Fourth, the phrase flip variation. On one fill, sweep bright into the impact. On the next, sweep darker into the impact. That keeps repeat sections from sounding copy-pasted.

If you want a darker, heavier DnB direction, a band-pass Auto Filter on the fill can create that filthy tunnel reset. A little Saturator with soft clip can add grit without destroying the transients. A Utility width collapse just before the drop, followed by a wider next phrase, can make the section feel bigger without changing the arrangement much. That mono-to-wide illusion is a classic trick.

Now test the fill in context, not just in solo. Try it as a pre-drop fill. Try it as a mid-track switch-up. Try it as a breakdown re-entry after a dubby atmospheric section. Ask yourself: does the bass return feel obvious? Does the fill read quickly? Is the low end still stable? Does it still sound like the same tune? If it only works in one spot, simplify it.

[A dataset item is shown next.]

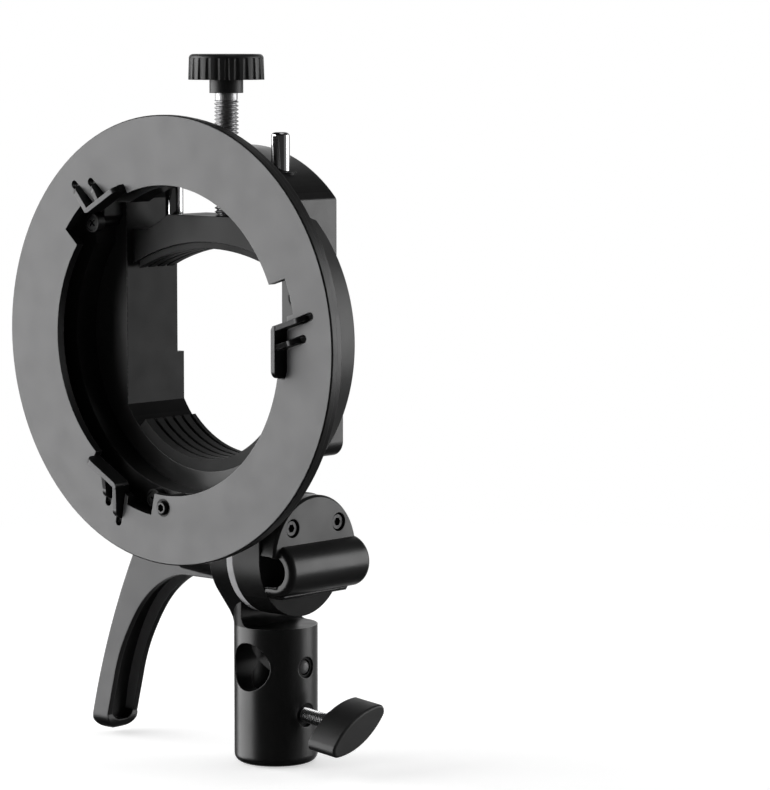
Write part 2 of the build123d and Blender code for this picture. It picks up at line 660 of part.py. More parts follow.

Here’s a quick practice challenge you can use right away. Take an 8-bar loop at around 170 to 175 BPM. Duplicate the main break to a fill lane. Edit only the last bar. Add one extra snare pickup, one ghost kick, and one chopped or reversed slice. Draw an Auto Filter sweep from dark to bright across that last bar. Put Echo on a return and automate one final snare throw. Duck the bass by 2 to 5 dB for that bar. Then make a second version that’s darker, with less FX and more drum weight.

That gives you two useful options: one dubwise, one more aggressive. And that’s the goal here. You are not making a one-off fill. You are building a reusable jungle transition system.

So remember the core principles. Build the fill from the existing break so it sounds native. Automate the transition first: drums, bass, filters, delay throws, and width. Keep the bass under control so the fill can breathe. Use Ableton’s stock devices like Auto Filter, Echo, Reverb, Drum Buss, Saturator, Utility, and EQ Eight. Think like a mastering engineer. Manage headroom, transients, and low-end separation. And always make the fill feel edited, musical, and phrase-aware.

That’s the blueprint. A Selector Dub jungle fill that doesn’t just decorate the track, but actually moves it forward.